Review of Field Notes for the Self by Randy Lundy

by Natalie Co

 

In Field Notes for the Self, Cree poet Randy Lundy weaves a series of bleak, solitary meditations into a deep-rooted record of existence. This collection opens with two epigraphs. First, a passage from one of the principal scriptures of Hinduism, the Brihadaranyaka Upanishad, affirms the oneiric: “the human being has two states of consciousness: one in his world, the other in the next. But there is a third state between them, not unlike the world of dreams, in which we are aware of both worlds, with their sorrows and joys.” The second is a quotation from the poet Charles Wright: “proper attention is our refuge now, our perch and our praise.” Indeed, Lundy’s poems prize “proper attention.” Each is a meditation drawn from observations of the real world. Yet this world is not the only space in which Lundy exists. Carrying generations of history on his back, Lundy navigates the liminal “third state,” the gauzy veil between the worlds, between the tangible and intangible, the living and dead, and the physical and metaphysical.

Lundy, a longtime resident of Saskatchewan, tracks and traces the physical landscapes around him in his Field Notes. Many works in this collection are prose poems in which the opening lines evoke matter-of-fact log entries. For example, “Saskatchewan, February, full moon, forty degrees below zero, and fifty-kilometre-an-hour wind-gusts out of the northwest” (“February: Full-Moon Meditation”). In a sparse, bare language, Lundy avoids imposing his own ideas upon the natural world. Instead, he lets meaning emerge on its own. He strives to read “what … the wind has written on the snow overnight” (“First of December”).

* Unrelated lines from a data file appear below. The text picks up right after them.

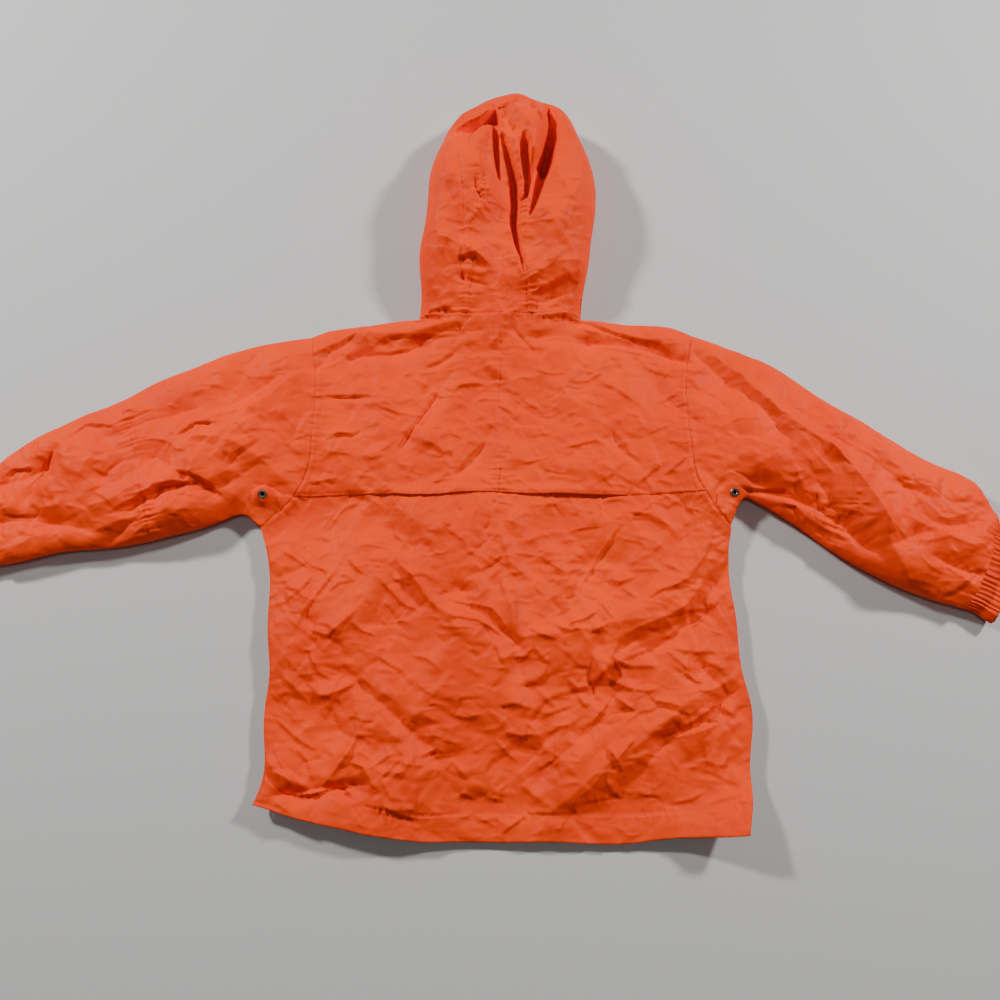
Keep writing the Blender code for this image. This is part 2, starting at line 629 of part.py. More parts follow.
def make_cuff(name, table, material):
    """A gathered elastic band: gathers stand on the outer points over a plain inside."""
    count = CUFF_GATHERS * GATHER_POINTS
    angle = np.arange(count) * 2 * math.pi / count
    height = np.abs(np.sin(angle)) ** 0.75
    over = np.sin(angle) >= 0
    gather = GATHER_RISE * (0.5 + 0.5 * np.cos(angle * CUFF_GATHERS))
    outer, out = [], []
    for share, swell in CUFF_RINGS:
        section = sleeve_section(table, CUFF_ROW + share)
        upper, lower = section[:2], section[2:4]
        across = unit(lower - upper)
        middle = (upper + lower) / 2
        half = np.linalg.norm(lower - upper) / 2 - CUFF_TUCK + swell
        plan = middle - across * (np.cos(angle) * half)[:, None]
        z_over = CUFF_EDGE + (CUFF_HEIGHT + swell - CUFF_EDGE) * height
        z_under = CUFF_EDGE - (CUFF_EDGE - GATHER_RISE) * height
        z = np.where(over, z_over, z_under)
        away = np.stack([-across[0] * np.cos(angle), -across[1] * np.cos(angle), np.sin(angle)], -1)
        away = unit(away * np.array([1, 1, 3.0]))
        outer.append(np.concatenate([plan, z[:, None]], 1) + away * gather[:, None])
        out.append(away)
    outer, out = np.array(outer), np.array(out)
    outer[..., 2] = np.maximum(outer[..., 2], 0)
    axis = sleeve_axis(table)
    outer[0, :, :2] += axis * HALF_SEAM
    wall = WALL + np.broadcast_to(gather, outer.shape[:2])
    add_wall(name, outer, out, material, wrap=True, flip=table is SLEEVE_LEFT, wall=wall)


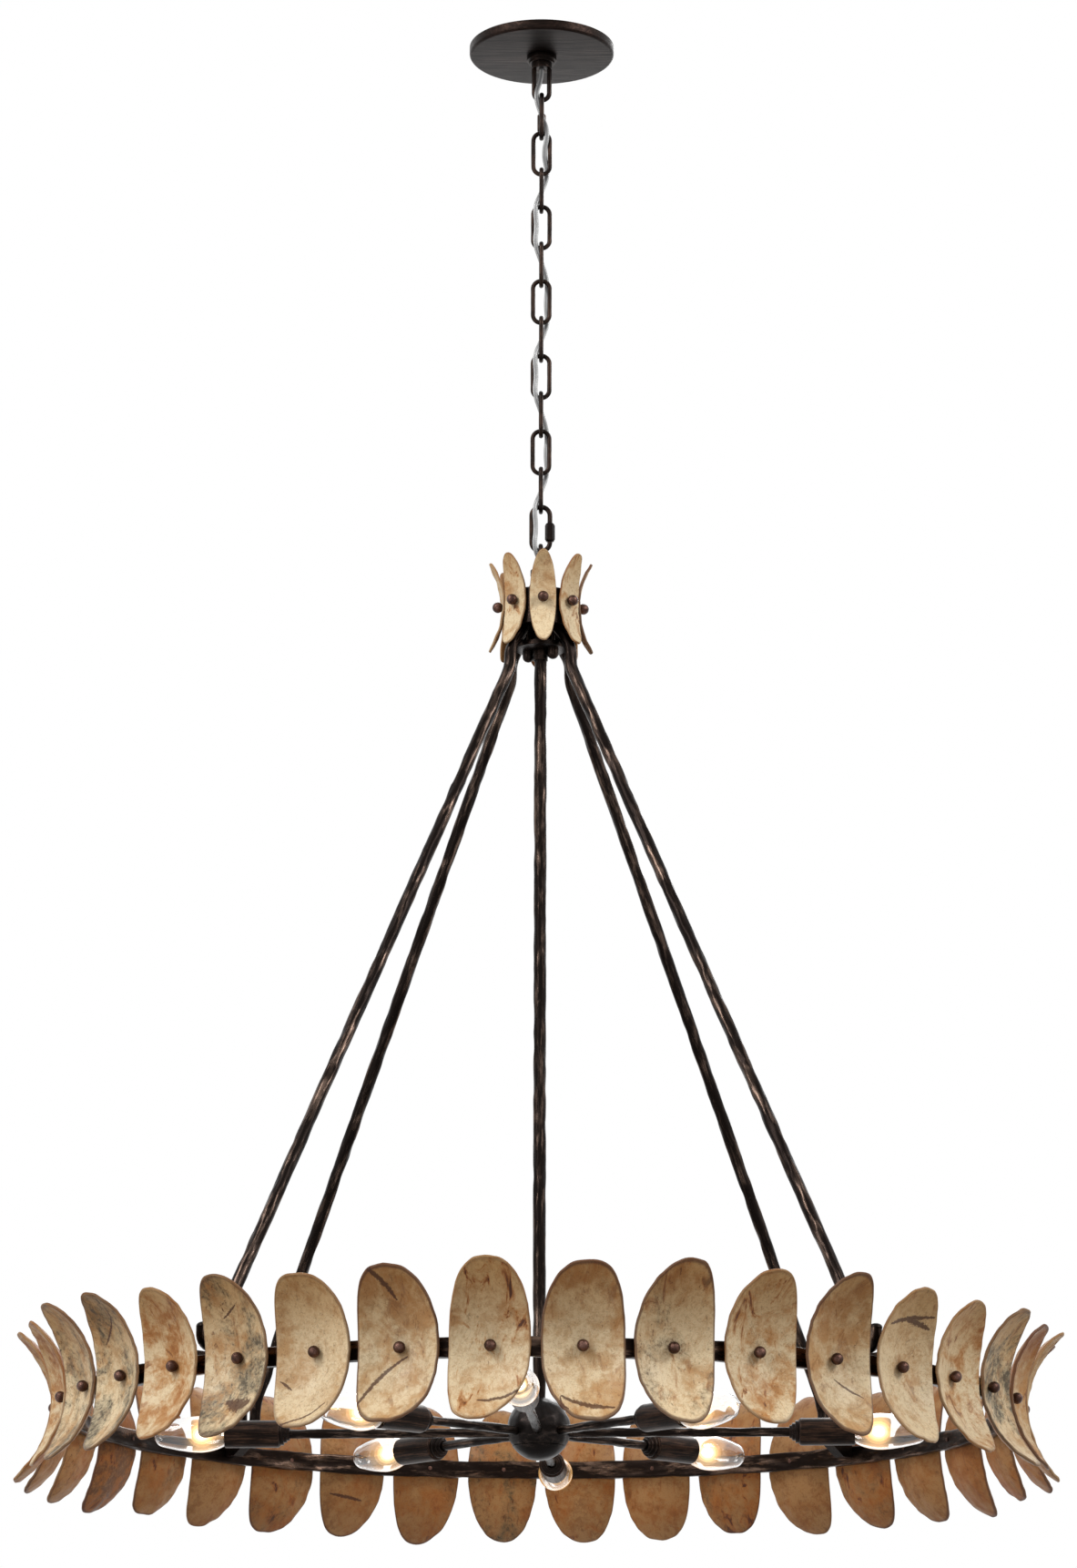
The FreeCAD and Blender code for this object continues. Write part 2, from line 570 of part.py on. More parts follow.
def shell_disc(height, width, upper_share, curve, thickness, seat, z, hole):
    """One riveted shell on the -Y side: part of a hollow ball, its convex side on the seat radius."""
    centre_y = -(seat + thickness + curve)
    centre = V(0, centre_y, z)
    wall = Part.makeSphere(curve + thickness, centre).cut(Part.makeSphere(curve, centre))
    shell = wall.common(oval_cone(height, width, upper_share, curve + thickness / 2, centre_y, z))
    return shell.cut(radial_bar(hole, seat - OVERRUN, seat + thickness + OVERRUN, z))


def ring_shell(index):
    """One of the ring's shells, with the small differences in size that the cut shells have."""
    turn = math.radians(index * SHELL_STEP_DEGREES)
    height = RING_SHELL_HEIGHT * (1 + SHELL_HEIGHT_SPREAD_SHARE * math.sin(turn))
    width = RING_SHELL_WIDTH * (1 + SHELL_WIDTH_SPREAD_SHARE * math.cos(2 * turn))
    upper = (1 + SHELL_UPPER_SPREAD_SHARE * math.sin(3 * turn)) / 2
    shell = shell_disc(height, width, upper, RING_SHELL_CURVE, RING_SHELL_THICKNESS, RING_RADIUS, RING_Z,
                       RIVET_SHANK_DIAMETER)
    return turned(shell, RING_SHELL_PHASE + index * 360.0 / RING_SHELL_COUNT)


def ring_shells(group):
    """Every sixth shell of the ring, as one group."""
    places = range(group, RING_SHELL_COUNT, RING_SHELL_GROUPS)
    return Part.makeCompound([ring_shell(index) for index in places])


def crown_shells():
    """The eight slim shells round the crown."""
    shell = shell_disc(CROWN_SHELL_HEIGHT, CROWN_SHELL_WIDTH, 0.5, CROWN_SHELL_CURVE, CROWN_SHELL_THICKNESS,
                       BAND_RADIUS, CROWN_Z, RIVET_SHANK_DIAMETER)
    return Part.makeCompound([turned(shell, CROWN_SHELL_PHASE + index * 360.0 / CROWN_SHELL_COUNT)
                              for index in range(CROWN_SHELL_COUNT)])


def rivet(inner, face, z):
    """One ball-headed rivet on the -Y side, from the inside of its bar to the head on the shell."""
    head = Part.makeSphere(RIVET_HEAD_DIAMETER / 2, V(0, -(face + RIVET_STAND_OFF), z))
    head = head.cut(Part.makeBox(2 * RIVET_HEAD_DIAMETER, RIVET_HEAD_DIAMETER, 2 * RIVET_HEAD_DIAMETER,
                                 V(-RIVET_HEAD_DIAMETER, -face, z - RIVET_HEAD_DIAMETER)))
    shank = radial_bar(RIVET_SHANK_DIAMETER, inner, face + RIVET_STAND_OFF, z)
    return fused([head, shank])


def ring_rivets():
    """The 36 rivets of the ring."""
    one = rivet(RING_RADIUS - RING_THICKNESS, RING_RADIUS + RING_SHELL_THICKNESS, RING_Z)
    return Part.makeCompound([turned(one, RING_SHELL_PHASE + index * 360.0 / RING_SHELL_COUNT)
                              for index in range(RING_SHELL_COUNT)])


def crown_rivets():
    """The eight rivets of the crown."""
    one = rivet(CAP_RADIUS, BAND_RADIUS + CROWN_SHELL_THICKNESS, CROWN_Z)
    return Part.makeCompound([turned(one, CROWN_SHELL_PHASE + index * 360.0 / CROWN_SHELL_COUNT)
                              for index in range(CROWN_SHELL_COUNT)])


def ring():
    """The flat bar hoop, chamfered along its edges and drilled for the rivets."""
    outer, inner = RING_RADIUS, RING_INNER_RADIUS
    low, high, c = RING_Z - RING_HEIGHT / 2, RING_Z + RING_HEIGHT / 2, RING_CHAMFER
    outline = [V(outer, 0, low + c), V(outer, 0, high - c), V(outer - c, 0, high), V(inner + c, 0, high),
               V(inner, 0, high - c), V(inner, 0, low + c), V(inner + c, 0, low), V(outer - c, 0, low)]
    hoop = turned_profile(outline, V(0, 0, 0), V(0, 0, 1))
    hole = radial_bar(RIVET_SHANK_DIAMETER, inner - OVERRUN, outer + OVERRUN, RING_Z)
    return hoop.cut(evenly_turned(hole, RING_SHELL_PHASE, RING_SHELL_COUNT))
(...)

This is no simple task. The act of reading is fraught with “epistemological and ontological problems” (“Heraclitus, or Herakleitos: Spell It as You Wish, I Don’t Give a Damn”). In “Heraclitus, or Herakleitos,” Lundy laments that “people can’t look at the world, can’t really see what’s there, much less begin to speak, to say anything that corresponds to reality.” This difficulty is manifest when he notes “a female Richardson’s merlin” in his yard and recalls others who have observed birds: Leonard Cohen in “Bird on the Wire,” the Beatles in “Blackbird,” and the poet Wallace Stevens in “Thirteen Ways of Looking at a Blackbird.” Because each person is looking at the bird from a unique perspective, each has a different conception of it. As readers, we consider which view is accurate to reality, and whether the words we use correspond to the things they stand for. If “flight patterns are Chinese characters, / and Arabic script, and Cree syllabics” (“Autumn, with Blackbirds”), which language and which words render these flight patterns most accurately? The act of reading the landscape and putting it into words calls into question the connection between the real world and our representation of it. Lundy, as an observer and writer, therefore inhabits the liminal space between reality and representation.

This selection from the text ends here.